BaseHTTPRequestHandler.parse_request() loses client-provided information
Bug report
The fix for https://github.com/python/cpython/issues/87389 prevents servers from handling request paths with multiple leading slashes.
For example, one might have a simple server that just reflects the request path:
from http.server import *
class MyHTTPRequestHandler(BaseHTTPRequestHandler):
def do_GET(self):
self.send_response(200)
self.end_headers()
self.wfile.write(self.path.encode('latin1'))
with ThreadingHTTPServer(('127.0.0.1', 8000), MyHTTPRequestHandler) as server:
server.serve_forever()
Previously, this would faithfully mirror the request path from the client:
$ curl -v http://localhost:8000//test
* Trying 127.0.0.1:8000...
* Connected to localhost (127.0.0.1) port 8000 (#0)
> GET //test HTTP/1.1
> Host: localhost:8000
> User-Agent: curl/7.82.0
> Accept: */*
>
* Mark bundle as not supporting multiuse
* HTTP 1.0, assume close after body
< HTTP/1.0 200 OK
< Server: BaseHTTP/0.6 Python/3.8.13
< Date: Mon, 07 Nov 2022 21:51:19 GMT
<
* Closing connection 0
//test
But now it mangles it:
$ curl -v http://localhost:8000//test
* Trying 127.0.0.1:8000...
* Connected to localhost (127.0.0.1) port 8000 (#0)
> GET //test HTTP/1.1
> Host: localhost:8000
> User-Agent: curl/7.82.0
> Accept: */*
>
* Mark bundle as not supporting multiuse
* HTTP 1.0, assume close after body
< HTTP/1.0 200 OK
< Server: BaseHTTP/0.6 Python/3.11.0
< Date: Mon, 07 Nov 2022 21:51:30 GMT
<
* Closing connection 0
/test
This impacts any servers that subclass BaseHTTPRequestHandler, such as eventlet's WSGI server.

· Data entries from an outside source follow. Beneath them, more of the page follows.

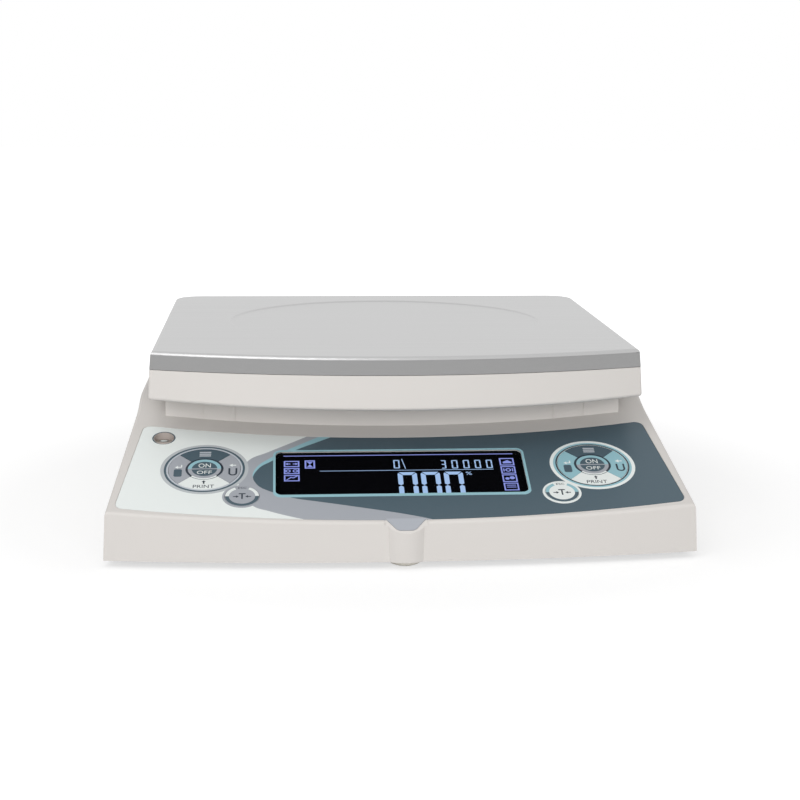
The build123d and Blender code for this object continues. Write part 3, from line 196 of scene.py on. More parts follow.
def clearPane(name, tint, rough=0.03):
    material, tree, shader = startMaterial(name)
    vector = place(tree)
    smear = noise(tree, vector, 60, 2)
    clear = tree.nodes.new("ShaderNodeBsdfTransparent")
    feed(tree, blendColour(tree, smear, tint, (1, 1, 1, 1)), clear.inputs["Color"])
    gloss = tree.nodes.new("ShaderNodeBsdfGlossy")
    feed(tree, spread(tree, smear, rough, rough + 0.04), gloss.inputs["Roughness"])
    fresnel = tree.nodes.new("ShaderNodeFresnel")
    fresnel.inputs["IOR"].default_value = 1.02
    mixed = tree.nodes.new("ShaderNodeMixShader")
    tree.links.new(fresnel.outputs[0], mixed.inputs[0])
    tree.links.new(clear.outputs[0], mixed.inputs[1])
    tree.links.new(gloss.outputs[0], mixed.inputs[2])
    output = shader.outputs[0].links[0].to_node
    tree.links.new(mixed.outputs[0], output.inputs["Surface"])
    tree.nodes.remove(shader)
    return material


def litSegments(name, colour):
    material, tree, shader = startMaterial(name)
    flicker = noise(tree, place(tree), 900, 1)
    dimmer = tuple(c * 0.93 for c in colour[:3]) + (1,)
    tone = blendColour(tree, flicker, dimmer, colour)
    shader.inputs["Base Color"].default_value = (0.02, 0.02, 0.03, 1)
    shader.inputs["Roughness"].default_value = 0.4
    shader.inputs["Specular IOR Level"].default_value = 0.1
    feed(tree, tone, shader.inputs["Emission Color"])
    shader.inputs["Emission Strength"].default_value = 1.0
    return material


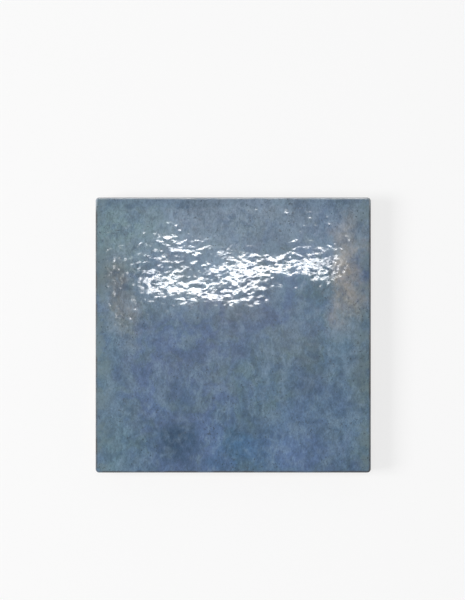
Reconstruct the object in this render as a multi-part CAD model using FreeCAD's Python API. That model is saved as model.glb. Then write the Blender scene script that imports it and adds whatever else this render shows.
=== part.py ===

FWIW, this also impacts wsgiref, which seems not-great considering how it's supposed to be a reference implementation. This example has the same bad behavior as above, except with a different Server header:
from wsgiref.simple_server import make_server
def app(env, start_response):
start_response('200 OK', [])
return [env['PATH_INFO'].encode('ascii')]
with make_server('', 8000, app) as httpd:
httpd.serve_forever()
The path mangling is not documented. The change in question seems to be commit defaa2b1. Perhaps it should have only been made in the SimpleHTTPRequestHandler class, not BaseHTTPRequestHandler.